Infants get blood transfusions over parents' objections

Associated Press/February 2, 2007

Vancouver, British Columbia -- Three of four surviving sextuplets received blood transfusions over their parents' religious objections after social workers seized the infants, according to the family's attorney and court documents.

The British Columbia provincial government abruptly handed control of the infants back to the parents Wednesday when they challenged the seizure in court, said attorney Shane Brady. The children are in stable condition.

The parents, who cannot be identified under a court-ordered publication ban, are Jehovah's Witnesses, whose beliefs forbid blood transfusions even to save a life.

The sextuplets were born the first weekend in January, nearly four months premature. Two died before the province's director of child and family services stepped in Friday.
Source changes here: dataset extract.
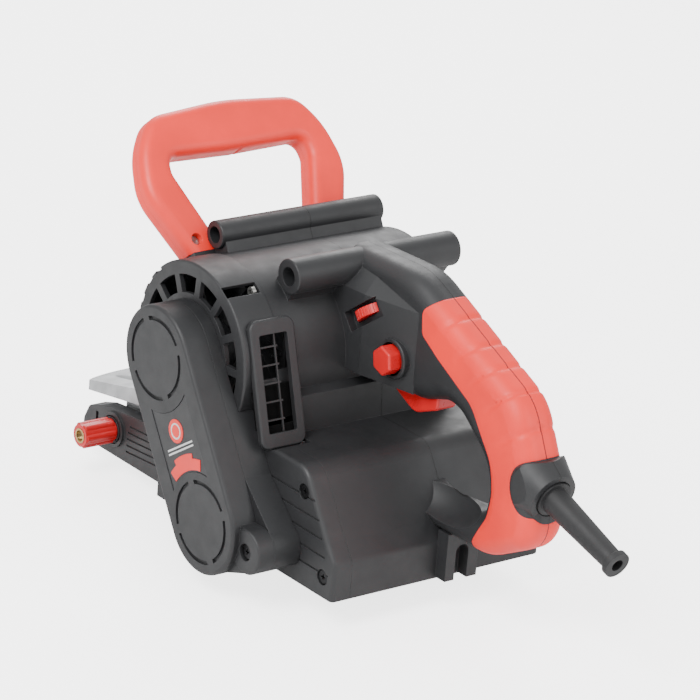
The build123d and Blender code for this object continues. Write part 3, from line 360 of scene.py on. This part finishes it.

Brady said the parents did not oppose "mainstream" medical treatment but ruled out blood transfusions for the struggling babies, indicating they wanted to seek medical alternatives.

"A social worker is now making crucial medical decisions for three of our children," the father said in an affidavit filed Tuesday.

The provincial government got a judge to issue a seizure order for one of the babies Friday at British Columbia Children's Hospital.

Social workers seized two others over the weekend after doctors indicated they too should receive blood transfusions, according to the affidavit.

The babies were taken despite the parents' pleas for a hearing, Brady said.

The government withdrew the seizure order Wednesday and set another hearing for February 22 so the parents can challenge the province's conduct.

Children and Families Minister Tom Christensen said doctors have an obligation to go to authorities when they believe a child is in danger.

"We don't take any such action without a great deal of forethought, recognizing that it's a significant step for the state to interfere in a family," Christensen told The Canadian Press.